→ TASK GOAL
Reproduce exactly the lines of the material beneath, from the line that contains "Part.makeCylinder(core_outer_radius, tape_width, near_end, axis)" to the line that contains "from mathutils import Matrix, Vector", both included, and no other lines.

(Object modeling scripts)
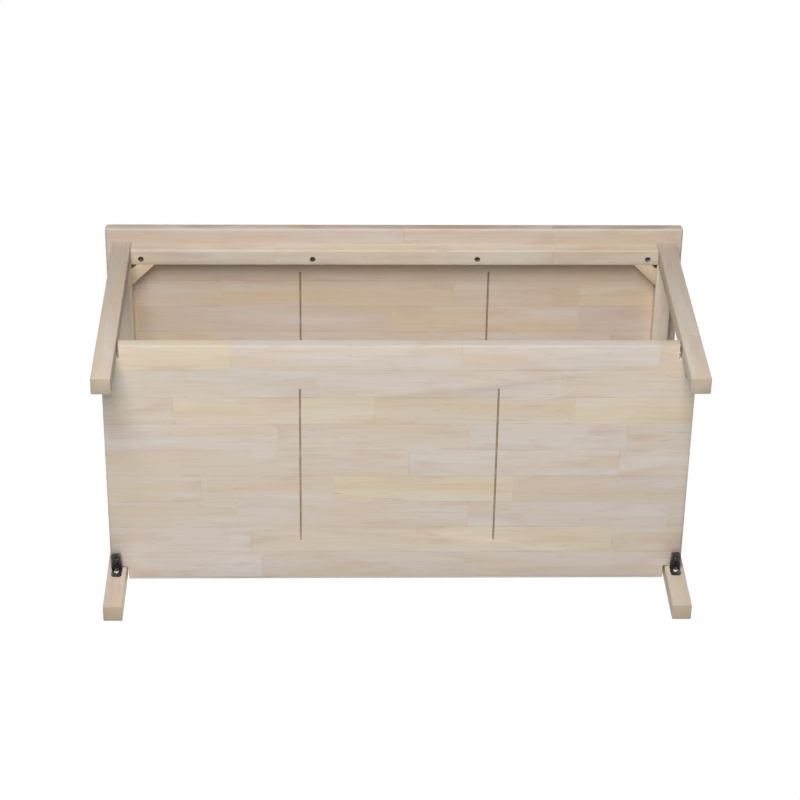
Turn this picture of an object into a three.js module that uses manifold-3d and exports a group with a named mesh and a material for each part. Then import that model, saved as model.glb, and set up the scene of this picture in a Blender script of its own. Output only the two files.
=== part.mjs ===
// Storage bench in plain rubberwood: a glued seat board on four posts, a frame of screwed rails
// with corner blocks under it, and a notched storage shelf held by steel corner braces.
// Millimetres, +Z up. The origin is on the floor, under the middle of the seat.
// +X runs along the bench, -Y is its front.

import * as THREE from 'three';
import { mergeVertices } from 'three/addons/utils/BufferGeometryUtils.js';
import Module from 'manifold-3d';

// Overall sizes.
const SEAT_LENGTH = 914;
const SEAT_DEPTH = 457;
const BENCH_HEIGHT = 457;

// Seat board.
const SEAT_THICKNESS = 20;
const SEAT_END_OVERHANG = 12;
const SEAT_FRONT_OVERHANG = 22;
const SEAT_REAR_OVERHANG = 14;
const SEAT_CORNER_RADIUS = 5;
const SEAT_EASE = 3;

// Legs.
const LEG_WIDTH = 29;
const LEG_DEPTH = 26;
const LEG_CORNER_RADIUS = 2;
const LEG_END_EASE = 1;

// Rails, laid flat under the seat.
const RAIL_WIDTH = 25;
const RAIL_HEIGHT = 23;
const RAIL_SETBACK = 4;
const RAIL_EASE = 2.5;

// Corner blocks: the length along each rail, the point cut off, and the flat on each tip.
const BLOCK_LEG = 36;
const BLOCK_POINT_CUT = 10;
const BLOCK_TIP_FLAT = 1.5;

// Shelf board.
const SHELF_UNDERSIDE = 105;
const SHELF_THICKNESS = 20;
const SHELF_SETBACK = 5;
const SHELF_EASE = 2;
const NOTCH_SIDE_CLEARANCE = 3;
const NOTCH_END_CLEARANCE = 1;

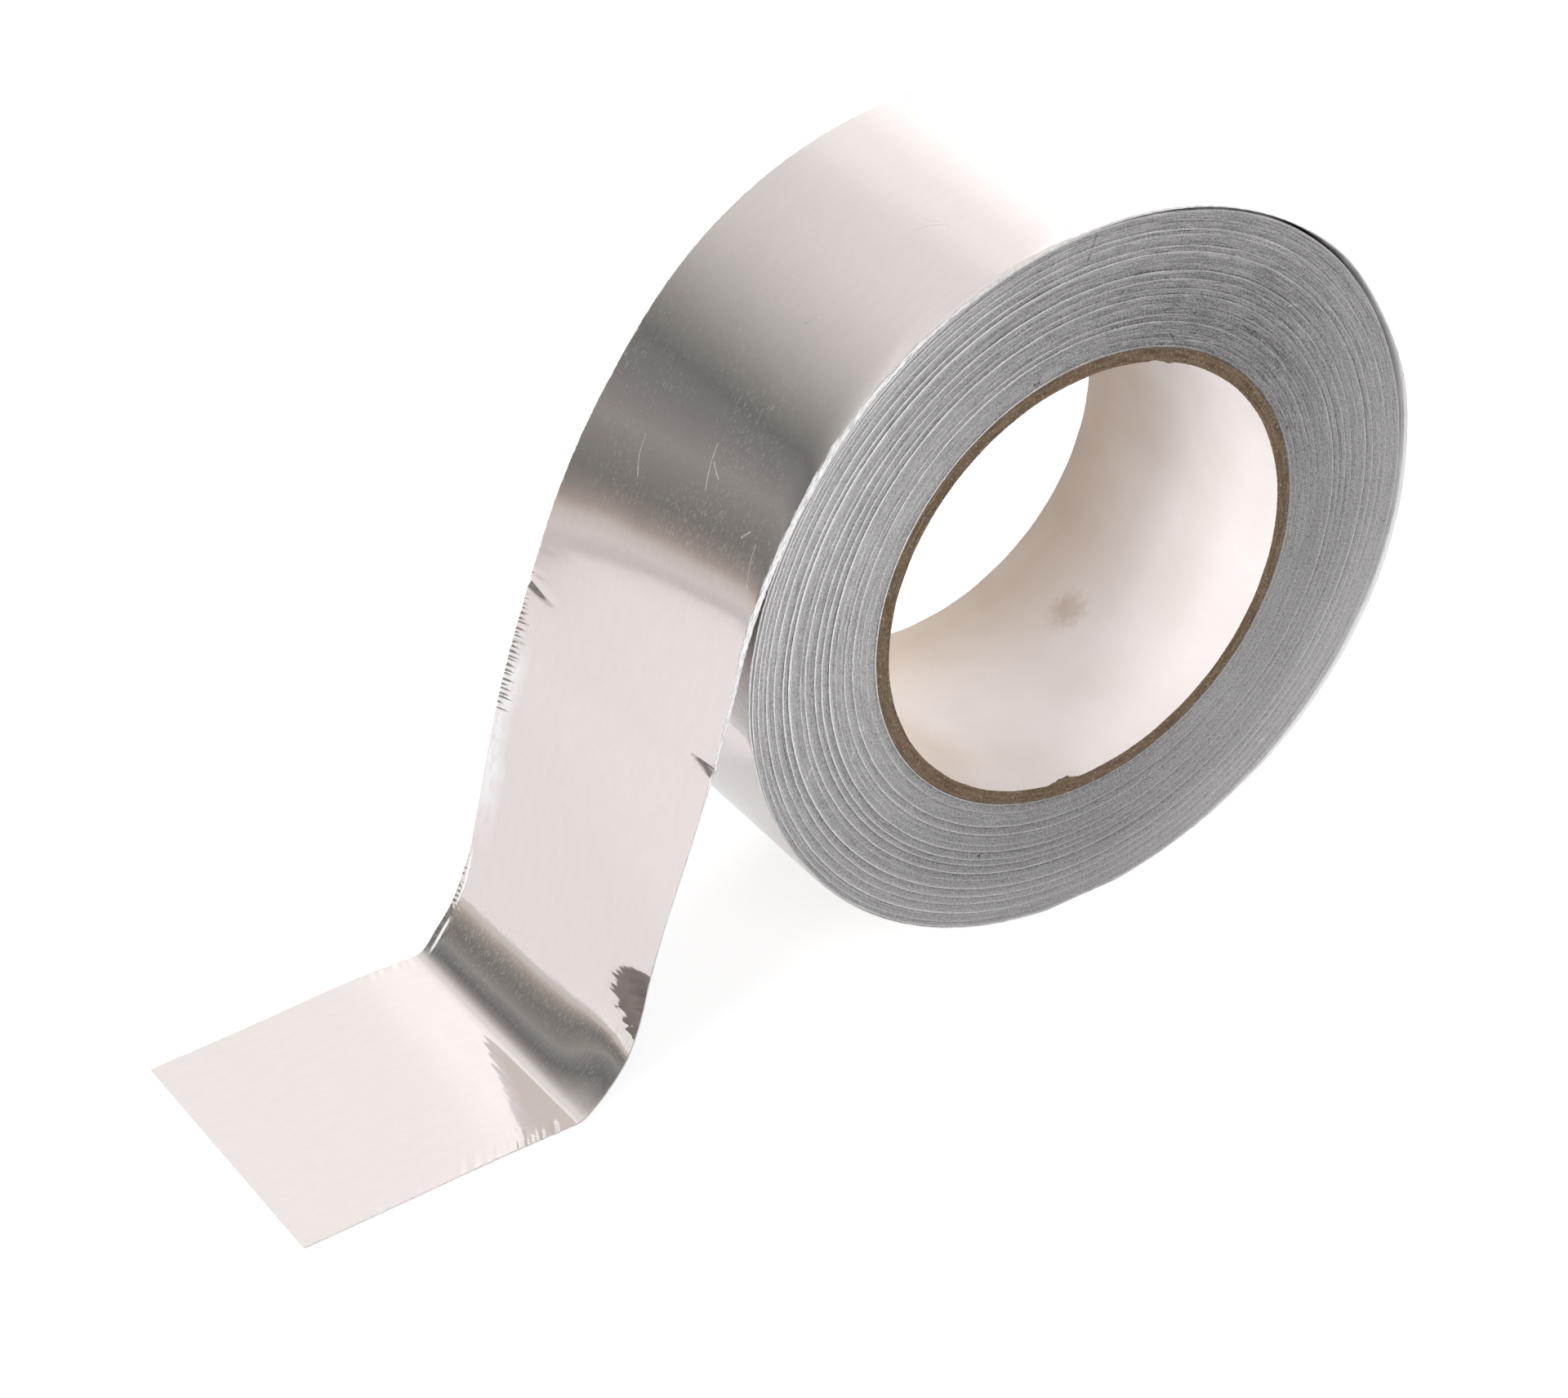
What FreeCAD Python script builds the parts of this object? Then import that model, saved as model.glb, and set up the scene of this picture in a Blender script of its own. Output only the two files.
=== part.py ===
"""Roll of aluminium foil tape standing on its rim, with its free end drawn out onto the table.

Millimetres.  The origin is the centre of the cardboard core's bore.  +Y runs along the roll's
axis, +Z is up, and the free end of the tape leads away towards -X.
Every outline is drawn in the XZ plane and then given the width of the tape along Y.
"""
import FreeCAD, Part
import math
import os

# ---- the roll ----
core_bore_radius = 38.1        # 3 inch core
core_wall = 2.5                # wound paper tube
core_fit = 0.05                # radial room between the core and the innermost turn
tape_width = 50.8              # 2 inch tape
tape_thickness = 0.165         # foil and adhesive
wound_depth = 23.0             # all the turns together, measured along a radius
flat_spot_half_width = 5.0     # where the soft roll rests on the table

# ---- the outermost turn, loose on the side away from the free end ----
loose_start_angle = 55.0       # degrees round the roll, counter-clockwise from +X
loose_end_angle = -52.0
loose_lift = 1.45              # widest gap under it

# ---- the free end, in the order in which it runs down to the table ----
lift_off_angle = 143.0         # where it leaves the roll
lead_radius = 130.0            # it keeps some of the roll's curl at first
lead_turn = 15.0               # degrees of that curl
span_turn = 6.0                # the long span bends on very slightly
knee_radius = 8.0              # soft crease above the table
knee_turn = 24.0
ramp_length = 6.0              # short slope between the two creases
ankle_radius = 4.0             # soft crease where the tape meets the table
flat_length = 49.0             # what lies flat on the table

# ---- worked out from them ----
core_outer_radius = core_bore_radius + core_wall
wound_bore_radius = core_outer_radius + core_fit
under_radius = wound_bore_radius + wound_depth      # the turn that shows below the free end
outer_radius = under_radius + tape_thickness        # the outermost turn
table_depth = math.sqrt(under_radius ** 2 - flat_spot_half_width ** 2)


def polar(radius, degrees):
    """Point at this radius and angle round the roll's axis, or a step that far in that heading."""
    angle = math.radians(degrees)
    return FreeCAD.Vector(radius * math.cos(angle), 0, radius * math.sin(angle))


def line(start, end):
    return Part.LineSegment(start, end).toShape()


def roll_arc(radius, start_angle, end_angle):
    """Arc about the roll's axis."""
    middle = polar(radius, (start_angle + end_angle) / 2)
    return Part.Arc(polar(radius, start_angle), middle, polar(radius, end_angle)).toShape()


class TapePath:
    """Underside of the free end, drawn as a pen that goes forward and turns.

    A stretch is three stops: its start, middle and end, each a point and a heading in degrees.
    The foil side of the tape lies to the right of the heading.
    """

    def __init__(self, point, heading):
        self.point = point
        self.heading = heading
        self.stretches = []

    def go(self, chord, turn=0.0):
        """Go on by this chord while the heading turns evenly by this many degrees."""
        start = (self.point, self.heading)
        half_chord = chord / (2 * math.cos(math.radians(turn / 4)))
        middle = (self.point + polar(half_chord, self.heading + turn / 4), self.heading + turn / 2)
        self.point = self.point + polar(chord, self.heading + turn / 2)
        self.heading += turn
        self.stretches.append((start, middle, (self.point, self.heading)))

    def side(self, offset):
        """Edges of the line that runs this far out from the underside, towards the foil side."""
        edges = []
        for stretch in self.stretches:
            start, middle, end = [point + polar(offset, heading - 90) for point, heading in stretch]
            straight = stretch[0][1] == stretch[2][1]
            edges.append(line(start, end) if straight else Part.Arc(start, middle, end).toShape())
        return edges


def arc_chord(radius, turn):
    """Chord of an arc of this radius that turns by this many degrees."""
    return 2 * radius * math.sin(math.radians(abs(turn) / 2))


def chord_drop(chord, heading, turn=0.0):
    """How far down such a stretch goes."""
    return -chord * math.sin(math.radians(heading + turn / 2))


def free_end_path():
    """The curl, the long span, the two creases and the flat end on the table."""
    path = TapePath(polar(under_radius, lift_off_angle), lift_off_angle + 90)
    path.go(arc_chord(lead_radius, lead_turn), lead_turn)

    knee_heading = path.heading + span_turn
    ramp_heading = knee_heading - knee_turn
    ankle_turn = 180 - ramp_heading
    knee_chord = arc_chord(knee_radius + tape_thickness, knee_turn)
    ankle_chord = arc_chord(ankle_radius + tape_thickness, ankle_turn)

    # The long span reaches down until the lower crease ends on the table.
    creases_drop = chord_drop(knee_chord, knee_heading, -knee_turn)
    creases_drop += chord_drop(ramp_length, ramp_heading)
    creases_drop += chord_drop(ankle_chord, ramp_heading, ankle_turn)
    span_drop = path.point.z + table_depth - creases_drop
    path.go(span_drop / chord_drop(1, path.heading, span_turn), span_turn)

    path.go(knee_chord, -knee_turn)
    path.go(ramp_length)
    path.go(ankle_chord, ankle_turn)
    path.heading = 180.0
    path.go(flat_length)
    return path


def loose_arc(inset):
    """Outermost turn where it has lifted off the roll, this far in from its outer side."""
    radius = outer_radius - inset
    highest = polar(radius + loose_lift, (loose_start_angle + loose_end_angle) / 2)
    start = polar(radius, loose_start_angle)
    end = polar(radius, loose_end_angle)
    return Part.Arc(start, highest, end).toShape()


def tape_outline():
    """Outer edge of the turns and the free end, once round."""
    path = free_end_path()
    underside = path.side(0)
    foil_side = path.side(tape_thickness)
    cut_end = line(underside[-1].Vertexes[-1].Point, foil_side[-1].Vertexes[-1].Point)

    right_angle = -math.degrees(math.asin(table_depth / outer_radius))
    left_angle = 180 + math.degrees(math.asin(table_depth / under_radius))
    flat_spot = line(polar(outer_radius, right_angle), polar(under_radius, left_angle))
    round_the_roll = [
        roll_arc(outer_radius, lift_off_angle, loose_start_angle),
        loose_arc(0),
        roll_arc(outer_radius, loose_end_angle, right_angle),
        flat_spot,
        roll_arc(under_radius, left_angle, lift_off_angle),
    ]
    edges = underside + [cut_end] + foil_side + round_the_roll
    return Part.Wire(Part.__sortEdges__(edges))


def foil_tape():
    """All the turns and the free end, as the one strip that they are."""
    bore = Part.Wire(Part.makeCircle(wound_bore_radius, FreeCAD.Vector(), FreeCAD.Vector(0, 1, 0)))
    under_arc = roll_arc(under_radius, loose_end_angle, loose_start_angle)
    loose_gap = Part.Wire([loose_arc(tape_thickness), under_arc])
    face = Part.makeFace([tape_outline(), bore, loose_gap], "Part::FaceMakerBullseye")
    face.translate(FreeCAD.Vector(0, -tape_width / 2, 0))
    return face.extrude(FreeCAD.Vector(0, tape_width, 0))


def core():
    """Wound paper tube that the tape is rolled on, cut off flush with it."""
    axis = FreeCAD.Vector(0, 1, 0)
    near_end = FreeCAD.Vector(0, -tape_width / 2, 0)
    outside = Part.makeCylinder(core_outer_radius, tape_width, near_end, axis)
    bore = Part.makeCylinder(core_bore_radius, tape_width, near_end, axis)
    return outside.cut(bore)


os.makedirs("parts", exist_ok=True)
for node, shape in (("foil_tape", foil_tape()), ("core", core())):
    shape.exportStep(f"parts/{node}.step")
    print(node, len(shape.Solids), "solid, valid:", shape.isValid(), "volume", round(shape.Volume, 1))
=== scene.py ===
"""Looks for the roll of aluminium foil tape: the wound turns, the outermost turn with its free end,
and the cardboard core. Lengths are millimetres in the CAD's frame, unless a comment says metres."""

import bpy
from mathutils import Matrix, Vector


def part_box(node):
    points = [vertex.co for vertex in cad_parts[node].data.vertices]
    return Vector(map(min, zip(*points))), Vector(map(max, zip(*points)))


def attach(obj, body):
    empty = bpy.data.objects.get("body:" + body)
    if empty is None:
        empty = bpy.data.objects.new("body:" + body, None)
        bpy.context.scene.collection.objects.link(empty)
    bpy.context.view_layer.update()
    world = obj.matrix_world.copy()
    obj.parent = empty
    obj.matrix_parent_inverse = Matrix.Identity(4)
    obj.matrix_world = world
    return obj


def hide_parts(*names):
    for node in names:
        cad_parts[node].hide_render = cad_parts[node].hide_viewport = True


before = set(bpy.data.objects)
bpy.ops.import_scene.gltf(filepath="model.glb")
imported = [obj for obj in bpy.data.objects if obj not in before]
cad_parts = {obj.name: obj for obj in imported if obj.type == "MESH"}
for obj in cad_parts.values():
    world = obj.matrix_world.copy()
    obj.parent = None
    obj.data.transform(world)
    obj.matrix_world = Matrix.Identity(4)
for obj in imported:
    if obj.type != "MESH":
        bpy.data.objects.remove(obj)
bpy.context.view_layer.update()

import math

import bpy
import numpy as np
from mathutils import Euler, Vector

MM = 0.001                    # metres in a millimetre
PER_METRE = 1000              # and the other way round

# ---- sizes, the same as in the CAD
HALF_WIDTH = 25.4
CORE_BORE, CORE_OUTSIDE = 38.1, 40.6    # radii
TURNS_BORE = 40.65            # radius
UNDER_RADIUS = 63.65          # of the turn that shows below the free end
THICKNESS = 0.165
OUTER_RADIUS = UNDER_RADIUS + THICKNESS
TABLE_DEPTH = -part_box("foil_tape")[0].z / MM
LIFT_OFF = 143.0              # degrees round the roll where the free end leaves it
LEAD_RADIUS, LEAD_TURN = 130.0, 15.0
SPAN_TURN = 6.0
KNEE_RADIUS, KNEE_TURN = 8.0, 24.0
RAMP_LENGTH = 6.0
ANKLE_RADIUS = 4.0
FLAT_LENGTH = 49.0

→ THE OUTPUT
    outside = Part.makeCylinder(core_outer_radius, tape_width, near_end, axis)
    bore = Part.makeCylinder(core_bore_radius, tape_width, near_end, axis)
    return outside.cut(bore)


os.makedirs("parts", exist_ok=True)
for node, shape in (("foil_tape", foil_tape()), ("core", core())):
    shape.exportStep(f"parts/{node}.step")
    print(node, len(shape.Solids), "solid, valid:", shape.isValid(), "volume", round(shape.Volume, 1))
=== scene.py ===
"""Looks for the roll of aluminium foil tape: the wound turns, the outermost turn with its free end,
and the cardboard core. Lengths are millimetres in the CAD's frame, unless a comment says metres."""

import bpy
from mathutils import Matrix, Vector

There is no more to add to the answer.